Spectroscopic characterization of low power argon microwave-induced plasma with gaseous species produced from ethanol–water solutions in continuous hydride generation process

Abstract

Low power microwave-induced argon plasma generated by resonant TE 101 rectangular cavity was investigated upon introduction of volatile species formed in the reaction with sodium tetraborohydrate(III) in hydrochloric acid–ethanol solution. The molecular emission bands of OH and CH were used for rotational temperature ( T rot) determination, while the atomic emission lines of Ar, H and Sb were applied for excitation temperature ( T exc) measurement. Assuming a Boltzmann distribution, the temperatures were calculated with the aid of the least squares method. Electron number density ( n e) derived from Stark broadening of the H β line was found to be between 2.5×10 15 and 0.57×10 15 cm −3. The detection limits (DL) were determined for Hg and Sb. The influence of ethanol concentration in analyte solution and microwave power on measured parameters, was investigated.
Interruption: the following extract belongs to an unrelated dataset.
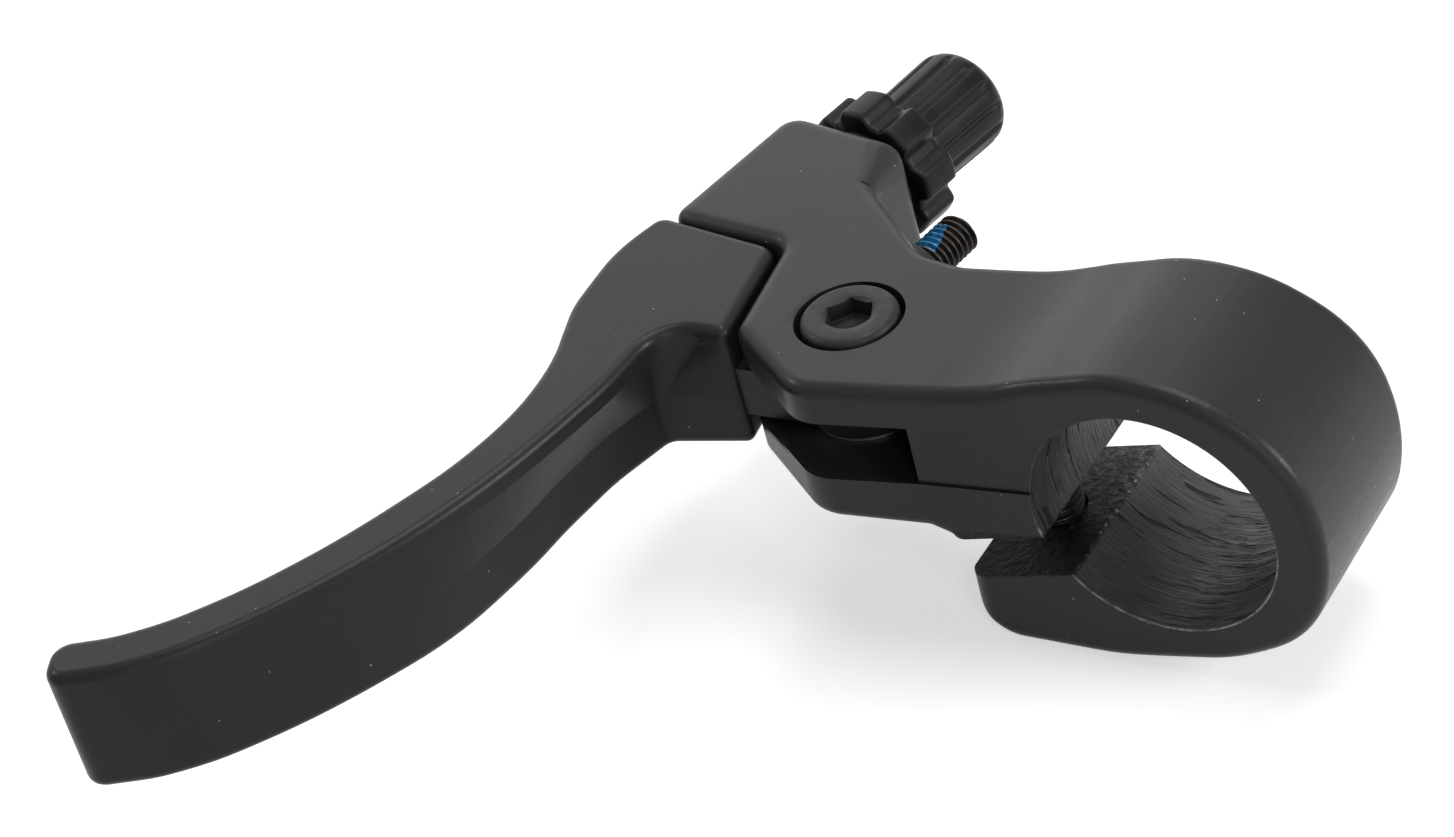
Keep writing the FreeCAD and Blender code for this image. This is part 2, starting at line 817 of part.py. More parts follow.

The results showed that T rot(OH) increased from 2970 to 3820 K while T rot(CH) decreased from 6100 to 4540 K with ethanol concentration in the solution, ranging from 10 to 90%. Under the same experimental conditions the excitation temperature for Ar, H and Sb varied in the following ranges: 5670–4800, 6190–3950 and 10500–7390 K, respectively. It was observed that element DL were significantly influenced by the presence of ethanol in the sample solution. The DL values for Hg and Sb were, as follows: 0.5–11 and 5.3–35 μg l −1, respectively.